Perhaps most poignant, the era of his career meant that he also witnessed the decline of the Bronx, a neighborhood he had poured so much energy into. "It was once a splendid, large community, made up of citizens from different cultures and social strata—generally orderly, simple, and hardworking people," he writes. "Many people of goodwill, both individually and through their organizations, endeavored to avert the chaos that threatened to destroy it. They failed. After a generation, the Bronx had become rubble. I doubt it will ever be what it once was."

At no point in the vignettes does Cabranes attempt to tie it all together, to make sense of his life, to explain what lessons he learned. His son José perhaps knows better than to do that for him. As the son relates, as rich as his father's vignettes are, they offer "mere glimpses of the full picture of my father and his life, times, and views." He adds that "perhaps no amount of time or words would have sufficed to capture the richness and vitality of my father."

What's most telling, perhaps, are the omissions. It says something that the father tried to write something like a memoir very late, too late, in his life to finish.
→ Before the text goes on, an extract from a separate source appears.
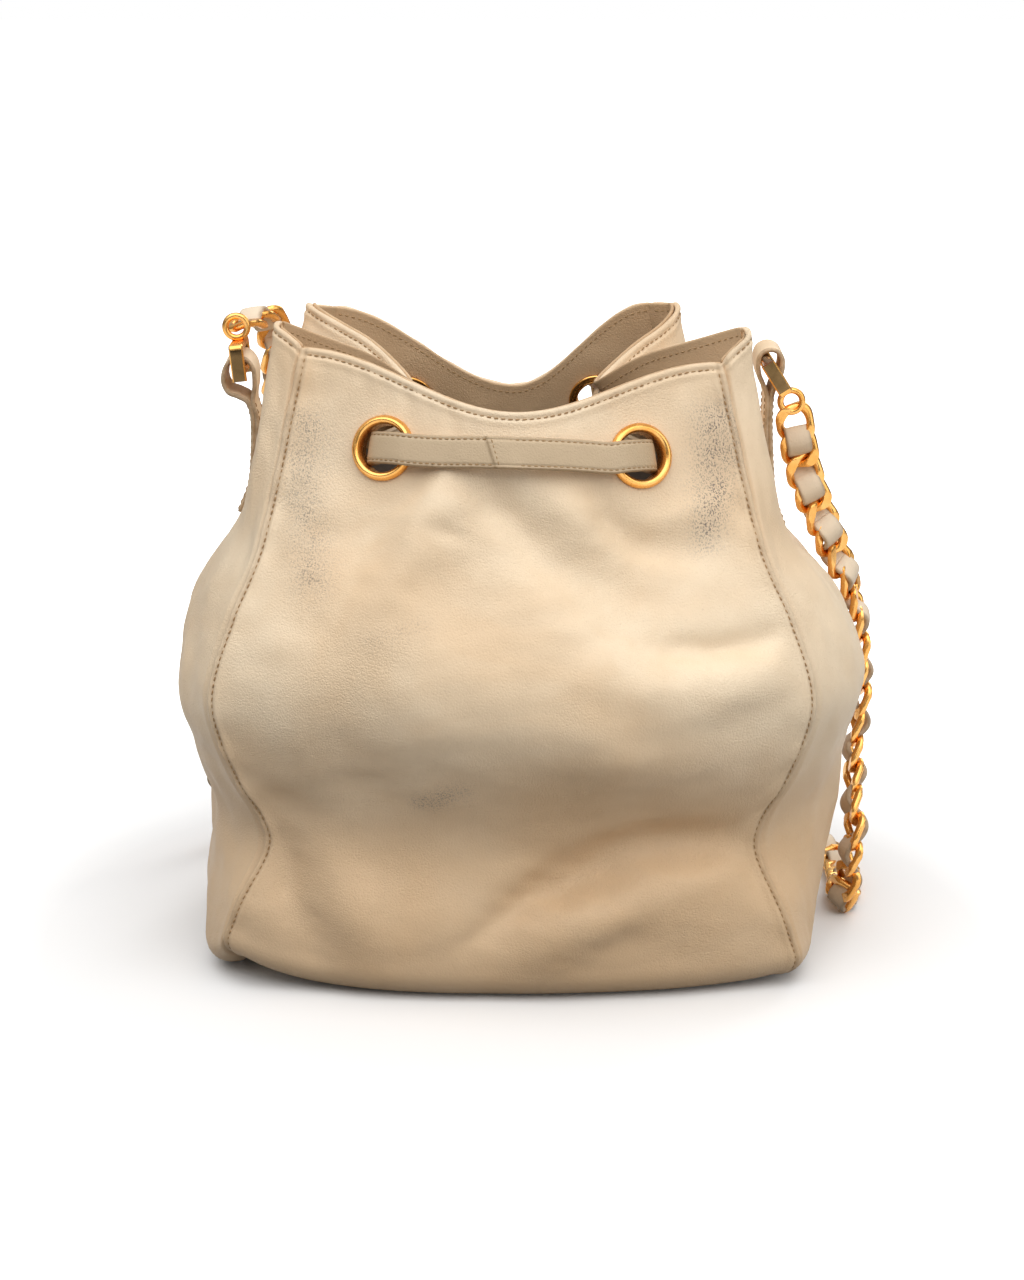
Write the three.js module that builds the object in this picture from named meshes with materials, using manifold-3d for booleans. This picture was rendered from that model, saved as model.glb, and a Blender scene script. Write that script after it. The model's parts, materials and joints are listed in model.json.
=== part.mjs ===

It means something, too, that the son in his own old age chose to flesh out his father's story rather than telling his own. At the same time that José seeks to preserve the past, he's all too aware of the way the family history is slipping from his grasp. It's a rooster that doesn't want to be caged. It runs around the yard, doing what it wants. We're left to reconstruct an image of the bird from the feathers it leaves behind.